Barry Allen (Ezra Miller) is a scientist in the Criminal and Forensic Science Division of the Central City department, who dedicates his life to proving his father wrongly convicted of the murder of his mother. One night stuck by lightning in his laboratory, Barry gains the power of superhuman speed, a superpower that he uses in the traditional manner of rescuing the public from disaster. It is when he decides to use his special power for his own needs that things become chaotic. His superspeed enables him to ‘run’ into the past to prevent his mother’s death from taking place. To his shock, in this alternate universe, he exists alongside his spoilt, 18-year-old self, who he dubs Blithe Barry. But worse than that, he discovers that his interference has removed superheroes from the world, leaving the way clear for the lunatic Kryptonian, General Zod. Can he prevent the bad guy by taking over the world?

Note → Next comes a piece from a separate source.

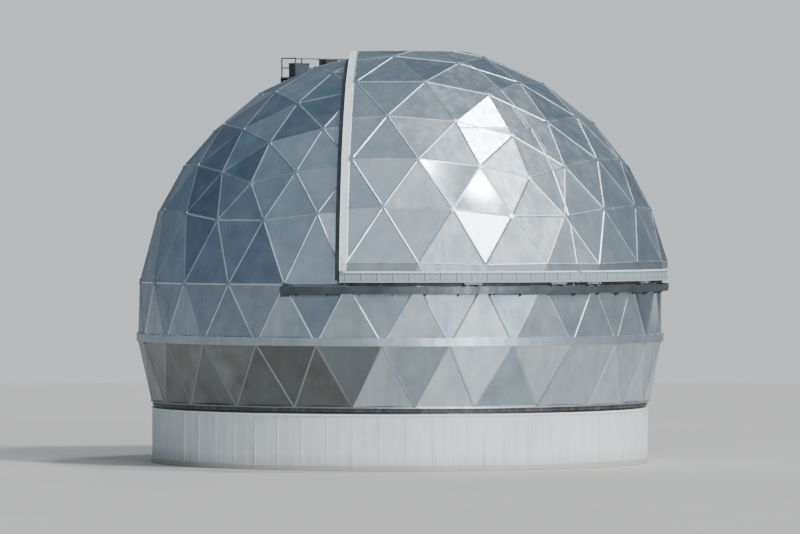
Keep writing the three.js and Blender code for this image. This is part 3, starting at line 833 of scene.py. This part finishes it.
class DOME_OT_leaf_panels(bpy.types.Operator):
    """Lays panels and battens over each shutter leaf, and a cap on its white rib."""

    bl_idname = "dome.leaf_panels"
    bl_label = "Leaf panels"

    def execute(self, context):
        size = context.scene.dome_sizes
        for side in LEAVES:
            body = f"{side}_leaf"
            skins = [f"{body}_{part}" for part in SKINS]
            outside = facet_sheet(skins, 1, LEAF_RADIUS)
            joints = joint_places(outside)
            panelled(outside, size.batten_half, size.batten_rise, size.panel_sink, size.batten_rise)
            # Tones that are partly random and partly painted highlights and reflections
            tone_panels_with_highlights(outside, LEAF_TONE_AND_HIGHLIGHT_SEEDS[side])
            fit(f"{body}_panels", outside, body, "leaf_aluminium", "batten", "leaf")
            plate_hubs(f"{body}_hubs", joints, size, body, "leaf_aluminium")
            inside = facet_sheet(skins, -1, LEAF_RADIUS - 0.24)
            panelled(inside, size.strut_half, 0.02, 0.015, 0.012)
            fit(f"{body}_inner_frame", inside, body, "leaf_aluminium", "batten", "inside")
            rib = facet_sheet([f"{body}_trailing_rib"], 1, LEAF_RADIUS)
            panelled(rib, 0.05, 0.02, 0.012, 0.02)
            fit(f"{body}_rib_cap", rib, body, "white_trim", "white", "white")
        return {"FINISHED"}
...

The number of characters present in Barry’s story is remarkable: Supergirl, Wonder Woman, not one but two Batmen of those it is Michael Keaton’s Batman who steals the show, at times, swashbuckling, in others, acting in the classic, old-fashioned style. Despite this proliferation the narrative, like Barry’s flask, stays linear and clear.


Ezra Miller’s performance meanwhile give the character a super-multi-talented deepness, silliness, funny, intelligent, and believable in his duality, moving into the superhero with a schizophrenic imagination that creates a kind of zen personality, where Barry is “one-but-not-one” and “two- but-not-two.”


Technically The Flash is an impeccable product that deserves a space on the shelves of the best DC products. It travels into a colourful, kaleidoscopic meta-universe. A movie with a nostalgic-vintage feel, recalling classics like Back to the Future (which it alludes to more the once), and a similar feel-good outcome.